Even with minimal upfront costs, financial gaps might remain, necessitating external assistance. Government programs, such as those from the U.S. Department of Housing and Urban Development (HUD), offer support. The Housing Choice Voucher Program, known as Section 8, helps low-income families, seniors, and individuals with disabilities afford private housing by subsidizing a portion of their rent directly to landlords. Eligibility for these vouchers depends on household income, which must be below 50% of the median income for the area, and family size.
The Emergency Rental Assistance (ERA) program, funded by the U.S. Treasury, provides financial assistance for rent, rental arrears, utilities, and other housing-related expenses to eligible households. These funds are distributed by state, local, territorial, and tribal governments, and information on how to apply can be found by dialing 211 or contacting your local Public Housing Agency (PHA). Local PHAs are central points for applying for HUD-backed programs and can provide information on other local security deposit assistance initiatives.
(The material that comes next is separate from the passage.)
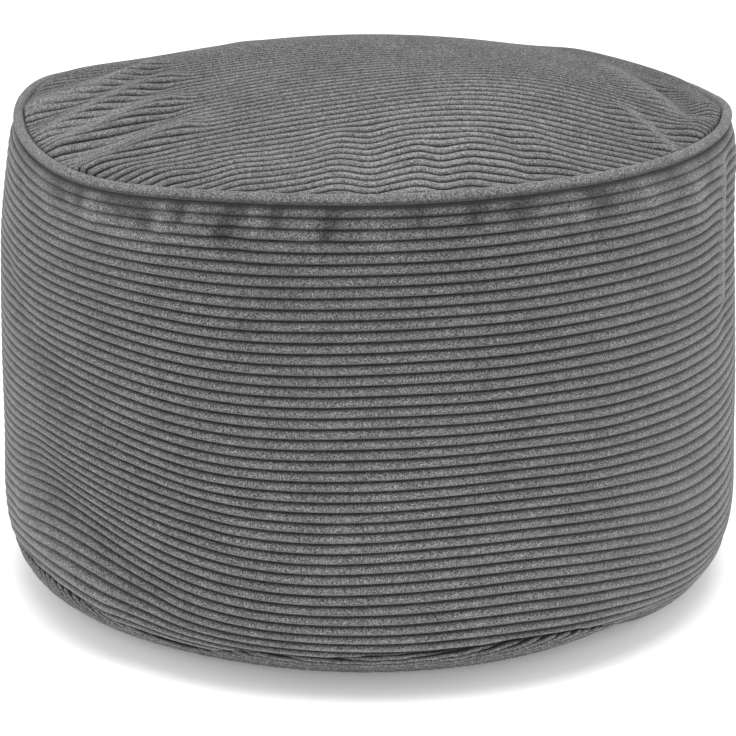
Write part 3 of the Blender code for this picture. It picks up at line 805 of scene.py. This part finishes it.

Numerous non-profit organizations and community groups offer financial aid for housing and moving expenses. Organizations like United Way (accessible via 211), Salvation Army, Catholic Charities, and Habitat for Humanity provide emergency assistance, grants, or resources to help cover rent or moving costs. Modest Needs offers Self Sufficiency Grants up to $1,000 for emergency expenses. These groups have specific eligibility criteria, and reaching out directly can provide details on available support.
For those with new employment, some employers provide relocation assistance, which can include bonuses, reimbursement for moving costs, or temporary housing. While these benefits are for higher-level transfers, it is worth inquiring, especially if the move is job-related. As a last resort, consider low-interest community loans or credit union options, but exercise caution with any loan to avoid high-interest debt that could worsen financial challenges.
When applying for an apartment with limited financial resources, demonstrating reliability and responsibility is important. Landlords require documentation, including identification, proof of income, and references. Even with low income, providing consistent proof through recent pay stubs, tax returns, or bank statements is important. For self-employed individuals or those with gig work, bank statements or 1099 forms can serve as income verification.
Addressing credit history is another important step. If your credit is limited or challenged, proactively offer a detailed explanation of any past issues, highlighting current stability and efforts to improve. Some landlords may accept a larger upfront payment if feasible, or require a co-signer or guarantor who meets income and credit requirements. A co-signer needs to show income six times the monthly rent. Providing a rental history report, if available, can be beneficial.
Strong references are valuable; secure positive letters from previous landlords, employers, and personal contacts. When crafting your rental application letter, introduce yourself professionally and express genuine interest in the property. This letter serves as an opportunity to highlight your reliability, responsible nature, and commitment to paying rent on time.
During an interview with a landlord, be honest about your financial situation while emphasizing your stable employment, positive references, and proactive approach to managing your finances. Projecting a responsible and respectful demeanor can make a positive impression. For unconventional income sources, such as government benefits or court-ordered payments like alimony or child support, gather official documentation like award letters or court orders to present as proof. An official job offer letter can serve as proof of income for those starting new positions.
When traditional apartment rentals prove challenging, exploring non-traditional housing options can provide viable alternatives. Living with roommates reduces individual upfront expenses. Platforms and social networks can connect you with compatible individuals. This approach allows access to larger or better-located properties that might be unaffordable individually.
Temporary shelters and transitional housing programs offer immediate solutions for those facing housing insecurity. These facilities provide short-term shelter and include supportive services. Information on local shelters can be found by dialing 211, a nationwide service that connects people with local social services.
Temporarily living with family or friends can serve as a short-term solution. This arrangement allows for financial recovery without the immediate pressure of rental payments. In some less common scenarios, work-trade arrangements might be available, where housing is provided in exchange for labor, such as caretaking or farm work. While not common, these opportunities can eliminate rental costs entirely for a period.